John Cale on Lou Reed, weather magic, mercenaries, and the Velvet Underground
By David Dalton

From Gadfly January 1999

 

The Velvet Underground in its classic phase (1966-1968) lasted barely two years and released only two studio albums but their influence has been immense. Their first album may have only sold a couple of hundred copies, the line goes, but everyone who bought one went out and started a group.

It has been said that while the music and lyrics of the Velvet Underground were Lou Reed's, their droning, hypnotic sound came from John Cale. It's an easy assumption to make given Cale's background in avant-garde music—notably his collaborations with La Monte Young—but it's not quite as simple as all that.

John Cale was born in Wales and studied classical music in London, where he soon became involved in cutting-edge avant-garde movements such as the Zen-inflected art movement, Fluxus. In New York he joined the avant-garde group the Theater of Eternal Music, centered around the composer La Monte Young.

Following a bizarre meeting with Lou Reed (recounted below), Cale and Reed formed the Primitives (with underground filmmaker Tony Conrad and sculptor Walter de Maria), which in turn evolved into the Velvet Underground with the late Sterling Morrison on bass and Maureen Tucker on drums. When Andy Warhol took the band under his vinyl wing, Nico was added as lead singer. In the spring of 1968 Nico left the Velvets to start a solo career and Cale made his last studio album with the group, the relentless White Heat/White Light. In September of '68 Cale was pushed out of the group by Lou Reed and began his second and third incarnations as solo performer and ground-breaking producer of such bands as the Stooges and the Patti Smith Group, as well as Jonathan Richman, Eno and Nico.

The two auteurs of the Velvet Underground were Lou Reed and John Cale. Of the two Reed is today the more familiar, having settled into his Transylvanian persona and jaded delivery after his 1972 album, Transformer.* Cale's subsequent career, on the other hand, has been bewilderingly prolix and perverse. The filmmaker Mary Herron once said: "John Cale has tried to strangle success with both hands."

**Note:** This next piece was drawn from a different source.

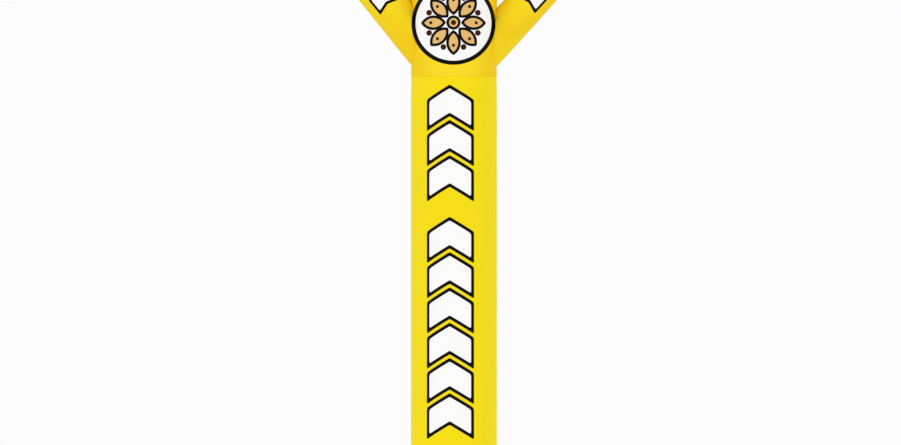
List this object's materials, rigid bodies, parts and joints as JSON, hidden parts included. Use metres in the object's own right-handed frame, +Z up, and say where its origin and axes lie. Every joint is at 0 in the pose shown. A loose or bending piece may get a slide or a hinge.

The simplest way to describe the post-Velvets Cale would be to call him an edgy pop singer. Multiphrenic pop singer might be more to the point. He defies classification, from avant-garde collaborations with Terry Riley and Eno, to lush orchestral suites ("Dixieland"), to quasi-Goth readings of standards ("Heartbreak Hotel"), to Bach-into-Bartok piano sonatas ("Temper"), to Memphis R&B ("Dirtyass Rock and Roll"), to Tom Jonesish ballads ("I Keep a Close Watch"), to novelty songs ("Ooh La La"), to bizarre tales set to music ("The Jeweller"), to his current project, Nico: The Ballet, for violas, guitar, drums and sampled voice. He has been no less unpredictable as a producer. Many bands who hired him to produce their albums assuming they were getting an uncompromising punk minimalist found to their surprise (and sometimes horror) that they'd signed on an unabashed romantic with visions of clavichords dancing in his head.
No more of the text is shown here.